Happiness_score['Country name'].replace({'Taiwan Province of China':'Taiwan','Hong Kong S.A.R. of China' :'Hong Kong', 'Congo (Brazzaville)' : 'DR Congo', 'Palestinian Territories' : 'Palestine'}, inplace = True)

Happiness_score = Happiness_score[Happiness_score['Country name'].isin(IQ_score['country'])] 
IQ_score = IQ_score[IQ_score['country'].isin(Happiness_score['Country name'])] 


## Merge both dataframes 
First, the 'country' column name is renamed in the IQ score dataframe to make merging easier. Afterwards, both dataframes were merged and a dataframe was made of country name with iq score and happiness score. The column names were renamed (whitespaces removed) for the interactive bokeh plot.

In [4]:
IQ_score = IQ_score.rename(columns={'country':'Country name'}) 
Happiness_and_IQ_score = pd.merge(IQ_score,Happiness_score,left_on='Country name',right_on='Country name') 
Happiness_and_IQ_score = Happiness_and_IQ_score[['Country name', 'iq', 'Ladder score']] 
Happiness_and_IQ_score = Happiness_and_IQ_score.rename(columns={'Country name':'Country_name','iq':'IQ_score','Ladder score':'Happiness_score'})
Happiness_and_IQ_score.head()

Unnamed: 0,Country_name,IQ_score,Happiness_score
0,Japan,106.48,5.94
1,Taiwan,106.47,6.584
2,Singapore,105.89,6.377
3,Hong Kong,105.37,5.477
4,China,104.1,5.339


## Plotting graph
A plot was graphed with bokeh. In this plot a scatter plot can be seen in which over the points can be hovered to see the corresponding country and exact IQ- and happiness score of that country.

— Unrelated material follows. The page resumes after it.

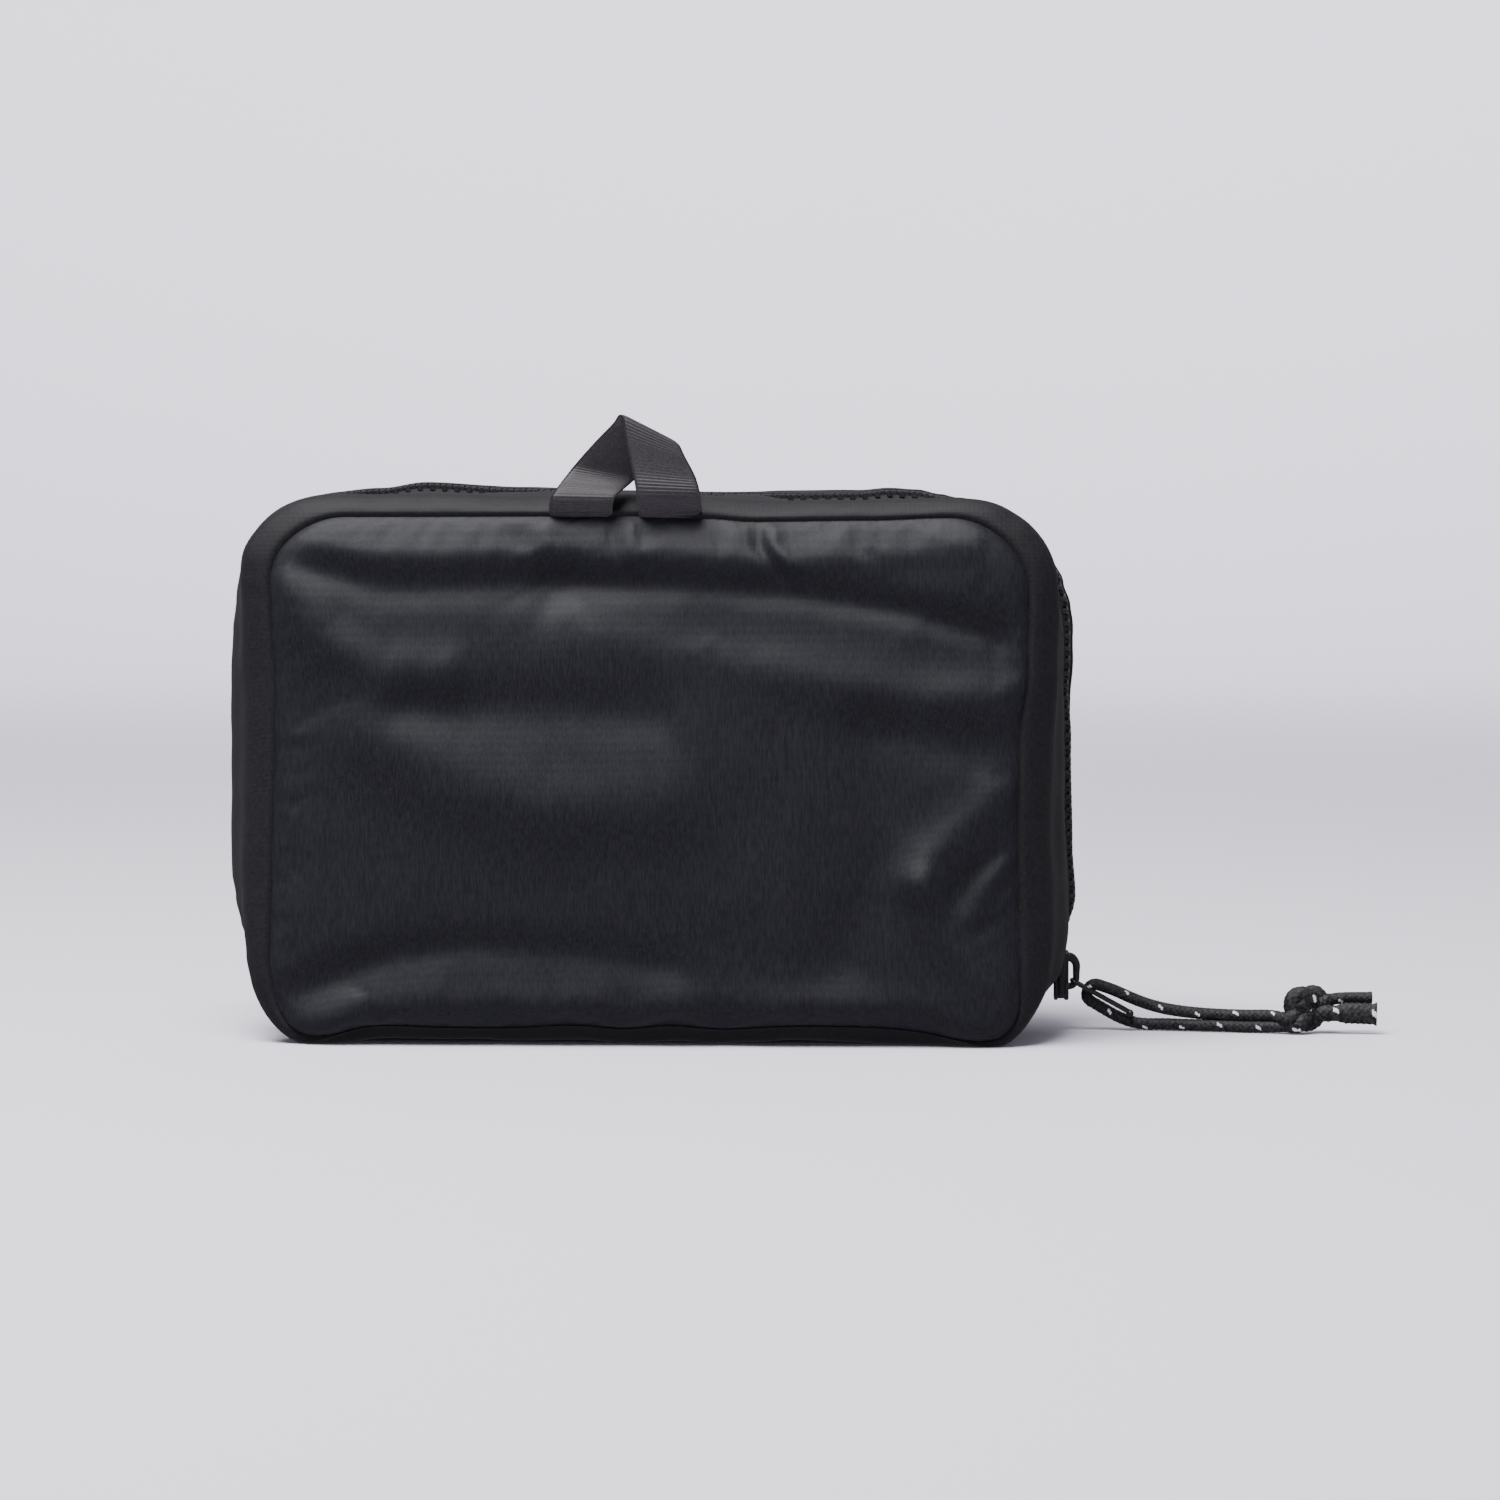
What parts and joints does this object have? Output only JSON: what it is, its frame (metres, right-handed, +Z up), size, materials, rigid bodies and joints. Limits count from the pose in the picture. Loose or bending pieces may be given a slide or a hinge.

A regression line can also be seen that was calculated. 

In [5]:
par = np.polyfit(Happiness_and_IQ_score['IQ_score'], Happiness_and_IQ_score['Happiness_score'], 1, full=True)
slope=par[0][0]
intercept=par[0][1]
y_predicted = [slope*i + intercept  for i in Happiness_and_IQ_score['IQ_score']]

tools = 'crosshair,box_zoom,undo,reset,wheel_zoom,tap'
p = figure(plot_width=900, plot_height=550, title = 'IQ score versus happiness score per country', tools=tools)
p.scatter(x='IQ_score',
          y='Happiness_score',
          source=Happiness_and_IQ_score,
          fill_alpha=0.5, 
          color='deeppink',
          size=8)

p.line(Happiness_and_IQ_score['IQ_score'],y_predicted,color='black',legend='y='+str(round(slope,2))+'x+'+str(round(intercept,2)))
p.legend.location = 'top_left'

p.xaxis.axis_label = 'IQ score'
p.yaxis.axis_label = 'Happiness score'
hover = HoverTool(tooltips=[('Country','@Country_name'),
                           ('IQ_score','@IQ_score'),
                           ('Happiness_score','@Happiness_score')])
p.add_tools(hover)
show(p)



## Pearson’s correlation coefficient
A Pearson's correlation coeffiecient was calculated to measure the statistical relationship between IQ- and happiness score. 


In [6]:
corr = Happiness_and_IQ_score['IQ_score'].corr(Happiness_and_IQ_score['Happiness_score'], method='pearson')
R_value = str(round(corr,3))
print('R:',R_value)

R: 0.582


## Conclusion
From the interactive bokeh plot that has an ascending regression line and the Pearson correlation coefficient of 0.582, it can be concluded that there is a moderately correlated relation between IQ score and happiness score. This means IQ score and happiness score are to some degree associated with eachother. Because a lot of factors that contribute to happiness score and IQ score, a higher IQ score is not the sole component that causes happiness. For a next study, other contributing factors to the happiness score like local weather, work quality, gdp etc. can be researched together with happiness score.